# [Prompt]
The lines below are to be quoted exactly, from the first through the one that contains "yarns = Yarns()".

[begin Data]

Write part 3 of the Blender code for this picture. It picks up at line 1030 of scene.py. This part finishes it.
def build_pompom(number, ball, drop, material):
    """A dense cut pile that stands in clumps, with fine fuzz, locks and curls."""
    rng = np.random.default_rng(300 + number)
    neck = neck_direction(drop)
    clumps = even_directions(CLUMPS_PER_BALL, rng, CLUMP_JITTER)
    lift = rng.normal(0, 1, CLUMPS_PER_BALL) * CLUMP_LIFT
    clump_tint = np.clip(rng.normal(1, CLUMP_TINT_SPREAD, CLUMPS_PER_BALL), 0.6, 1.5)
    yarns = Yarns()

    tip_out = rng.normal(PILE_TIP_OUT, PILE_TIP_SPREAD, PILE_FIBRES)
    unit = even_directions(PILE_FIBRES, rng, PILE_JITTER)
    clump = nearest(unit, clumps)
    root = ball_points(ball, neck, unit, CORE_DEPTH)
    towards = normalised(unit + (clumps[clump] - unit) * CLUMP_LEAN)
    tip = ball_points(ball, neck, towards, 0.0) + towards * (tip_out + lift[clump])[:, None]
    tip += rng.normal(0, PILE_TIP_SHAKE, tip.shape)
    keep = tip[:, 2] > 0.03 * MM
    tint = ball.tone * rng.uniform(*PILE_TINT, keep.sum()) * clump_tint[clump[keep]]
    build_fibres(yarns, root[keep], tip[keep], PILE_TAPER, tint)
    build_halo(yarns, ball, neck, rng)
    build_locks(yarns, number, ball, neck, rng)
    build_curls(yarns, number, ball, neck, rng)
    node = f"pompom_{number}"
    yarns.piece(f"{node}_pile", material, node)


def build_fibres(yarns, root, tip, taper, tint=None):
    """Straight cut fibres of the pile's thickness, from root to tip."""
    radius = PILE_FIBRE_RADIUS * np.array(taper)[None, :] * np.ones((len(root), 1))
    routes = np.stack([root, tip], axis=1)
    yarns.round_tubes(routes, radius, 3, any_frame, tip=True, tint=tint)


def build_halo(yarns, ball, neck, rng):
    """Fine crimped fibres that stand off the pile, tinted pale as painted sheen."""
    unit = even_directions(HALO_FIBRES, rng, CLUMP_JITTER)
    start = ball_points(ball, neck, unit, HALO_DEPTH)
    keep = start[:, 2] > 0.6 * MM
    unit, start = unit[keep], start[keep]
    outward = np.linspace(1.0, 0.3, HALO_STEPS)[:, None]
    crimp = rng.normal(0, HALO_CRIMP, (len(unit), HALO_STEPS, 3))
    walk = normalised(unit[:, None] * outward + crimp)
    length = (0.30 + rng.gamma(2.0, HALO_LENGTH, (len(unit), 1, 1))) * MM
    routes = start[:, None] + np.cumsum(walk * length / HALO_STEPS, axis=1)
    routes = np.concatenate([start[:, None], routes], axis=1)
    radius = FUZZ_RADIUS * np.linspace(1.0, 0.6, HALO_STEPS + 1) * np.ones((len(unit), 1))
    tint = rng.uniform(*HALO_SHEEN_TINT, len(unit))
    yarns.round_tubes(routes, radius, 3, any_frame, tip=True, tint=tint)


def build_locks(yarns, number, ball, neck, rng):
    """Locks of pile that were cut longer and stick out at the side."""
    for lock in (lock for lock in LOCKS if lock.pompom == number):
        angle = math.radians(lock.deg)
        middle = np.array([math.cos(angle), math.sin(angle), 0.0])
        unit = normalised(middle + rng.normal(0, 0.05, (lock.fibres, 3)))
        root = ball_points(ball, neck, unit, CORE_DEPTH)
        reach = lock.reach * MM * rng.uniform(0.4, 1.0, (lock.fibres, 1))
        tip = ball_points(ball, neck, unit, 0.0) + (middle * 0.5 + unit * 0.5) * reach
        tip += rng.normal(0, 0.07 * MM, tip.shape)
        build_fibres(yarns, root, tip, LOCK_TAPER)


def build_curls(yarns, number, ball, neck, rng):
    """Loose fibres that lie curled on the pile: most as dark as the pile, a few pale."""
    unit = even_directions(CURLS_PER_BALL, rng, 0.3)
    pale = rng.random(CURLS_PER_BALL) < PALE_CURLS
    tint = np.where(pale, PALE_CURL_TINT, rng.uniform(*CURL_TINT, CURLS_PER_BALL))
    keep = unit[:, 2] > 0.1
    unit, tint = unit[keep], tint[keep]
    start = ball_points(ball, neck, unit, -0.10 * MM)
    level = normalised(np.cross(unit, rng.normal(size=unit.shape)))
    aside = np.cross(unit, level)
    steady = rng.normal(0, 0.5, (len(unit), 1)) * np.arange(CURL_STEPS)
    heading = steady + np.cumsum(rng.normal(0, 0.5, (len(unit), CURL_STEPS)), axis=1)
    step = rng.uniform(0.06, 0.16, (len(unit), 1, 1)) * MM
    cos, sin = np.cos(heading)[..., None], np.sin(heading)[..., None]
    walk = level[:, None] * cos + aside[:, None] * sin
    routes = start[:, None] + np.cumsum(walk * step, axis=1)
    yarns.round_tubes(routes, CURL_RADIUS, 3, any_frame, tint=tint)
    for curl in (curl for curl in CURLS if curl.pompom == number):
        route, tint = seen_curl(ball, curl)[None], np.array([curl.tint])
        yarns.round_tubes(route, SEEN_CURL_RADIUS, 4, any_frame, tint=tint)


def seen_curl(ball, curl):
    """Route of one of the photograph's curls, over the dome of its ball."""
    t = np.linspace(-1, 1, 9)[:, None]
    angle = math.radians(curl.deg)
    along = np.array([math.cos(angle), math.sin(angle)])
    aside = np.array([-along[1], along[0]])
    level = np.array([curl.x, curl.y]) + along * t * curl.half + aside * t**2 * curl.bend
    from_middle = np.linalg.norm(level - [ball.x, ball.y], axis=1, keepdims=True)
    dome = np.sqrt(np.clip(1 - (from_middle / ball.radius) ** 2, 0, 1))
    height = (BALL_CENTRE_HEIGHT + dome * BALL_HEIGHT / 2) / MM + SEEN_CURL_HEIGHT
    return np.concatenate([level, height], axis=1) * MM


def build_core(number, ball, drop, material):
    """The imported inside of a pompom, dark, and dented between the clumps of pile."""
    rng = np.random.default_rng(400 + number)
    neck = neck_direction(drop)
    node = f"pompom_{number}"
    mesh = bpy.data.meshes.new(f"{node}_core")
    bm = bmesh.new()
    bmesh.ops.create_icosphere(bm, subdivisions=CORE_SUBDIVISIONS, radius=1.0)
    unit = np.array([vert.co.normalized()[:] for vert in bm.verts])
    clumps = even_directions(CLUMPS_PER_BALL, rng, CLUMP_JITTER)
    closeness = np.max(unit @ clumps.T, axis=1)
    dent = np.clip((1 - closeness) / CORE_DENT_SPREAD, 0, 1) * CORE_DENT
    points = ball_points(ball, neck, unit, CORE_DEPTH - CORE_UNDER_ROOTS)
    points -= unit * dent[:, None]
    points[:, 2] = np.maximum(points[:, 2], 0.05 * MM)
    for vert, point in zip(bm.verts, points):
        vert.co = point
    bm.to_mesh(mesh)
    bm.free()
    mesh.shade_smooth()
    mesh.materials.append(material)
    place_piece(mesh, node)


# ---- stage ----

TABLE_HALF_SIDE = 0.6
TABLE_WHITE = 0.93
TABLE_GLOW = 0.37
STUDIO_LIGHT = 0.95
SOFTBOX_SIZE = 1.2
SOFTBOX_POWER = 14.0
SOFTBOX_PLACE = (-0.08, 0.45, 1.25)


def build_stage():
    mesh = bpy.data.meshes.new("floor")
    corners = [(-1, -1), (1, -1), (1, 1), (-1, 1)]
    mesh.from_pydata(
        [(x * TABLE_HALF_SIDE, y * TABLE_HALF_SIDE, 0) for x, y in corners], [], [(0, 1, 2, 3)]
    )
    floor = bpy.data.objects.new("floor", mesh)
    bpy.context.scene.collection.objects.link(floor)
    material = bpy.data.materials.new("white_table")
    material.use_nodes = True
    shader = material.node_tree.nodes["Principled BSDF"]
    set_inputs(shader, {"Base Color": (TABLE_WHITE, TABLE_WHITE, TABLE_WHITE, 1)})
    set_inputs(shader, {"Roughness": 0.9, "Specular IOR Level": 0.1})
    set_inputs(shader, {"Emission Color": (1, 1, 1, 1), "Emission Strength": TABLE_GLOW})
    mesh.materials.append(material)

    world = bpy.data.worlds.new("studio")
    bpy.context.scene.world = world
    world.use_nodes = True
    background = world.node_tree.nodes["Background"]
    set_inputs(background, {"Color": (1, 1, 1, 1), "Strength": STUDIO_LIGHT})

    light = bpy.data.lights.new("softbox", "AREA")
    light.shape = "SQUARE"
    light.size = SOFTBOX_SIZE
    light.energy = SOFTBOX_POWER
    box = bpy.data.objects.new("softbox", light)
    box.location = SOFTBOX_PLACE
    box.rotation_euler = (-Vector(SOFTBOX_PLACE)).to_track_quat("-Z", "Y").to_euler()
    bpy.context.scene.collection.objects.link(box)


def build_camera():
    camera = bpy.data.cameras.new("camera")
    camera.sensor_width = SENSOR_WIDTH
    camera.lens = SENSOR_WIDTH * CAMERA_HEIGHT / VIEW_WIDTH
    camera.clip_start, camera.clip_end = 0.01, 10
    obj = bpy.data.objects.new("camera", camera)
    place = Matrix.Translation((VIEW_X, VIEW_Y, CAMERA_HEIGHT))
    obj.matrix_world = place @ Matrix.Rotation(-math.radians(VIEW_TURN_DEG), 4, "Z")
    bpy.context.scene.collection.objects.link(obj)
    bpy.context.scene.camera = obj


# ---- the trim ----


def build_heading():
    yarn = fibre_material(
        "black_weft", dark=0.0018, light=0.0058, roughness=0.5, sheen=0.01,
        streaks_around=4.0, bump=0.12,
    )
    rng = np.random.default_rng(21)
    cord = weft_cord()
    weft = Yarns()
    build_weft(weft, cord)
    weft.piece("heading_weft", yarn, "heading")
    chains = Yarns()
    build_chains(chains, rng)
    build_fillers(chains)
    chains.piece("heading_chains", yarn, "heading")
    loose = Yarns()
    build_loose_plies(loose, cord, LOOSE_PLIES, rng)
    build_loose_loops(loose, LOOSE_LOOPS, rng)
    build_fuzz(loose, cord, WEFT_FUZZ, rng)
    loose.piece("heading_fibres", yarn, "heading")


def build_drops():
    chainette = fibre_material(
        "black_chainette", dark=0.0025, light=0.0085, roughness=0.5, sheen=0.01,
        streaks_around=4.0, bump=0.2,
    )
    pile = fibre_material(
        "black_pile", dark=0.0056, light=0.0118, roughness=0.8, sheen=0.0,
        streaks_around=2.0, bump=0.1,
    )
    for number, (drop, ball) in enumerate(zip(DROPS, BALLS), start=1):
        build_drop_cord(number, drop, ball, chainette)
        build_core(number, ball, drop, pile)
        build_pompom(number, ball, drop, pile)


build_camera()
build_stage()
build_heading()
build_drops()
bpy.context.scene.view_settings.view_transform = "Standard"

[end Data]

# [Task output]
Write part 3 of the Blender code for this picture. It picks up at line 1030 of scene.py. This part finishes it.
def build_pompom(number, ball, drop, material):
    """A dense cut pile that stands in clumps, with fine fuzz, locks and curls."""
    rng = np.random.default_rng(300 + number)
    neck = neck_direction(drop)
    clumps = even_directions(CLUMPS_PER_BALL, rng, CLUMP_JITTER)
    lift = rng.normal(0, 1, CLUMPS_PER_BALL) * CLUMP_LIFT
    clump_tint = np.clip(rng.normal(1, CLUMP_TINT_SPREAD, CLUMPS_PER_BALL), 0.6, 1.5)
    yarns = Yarns()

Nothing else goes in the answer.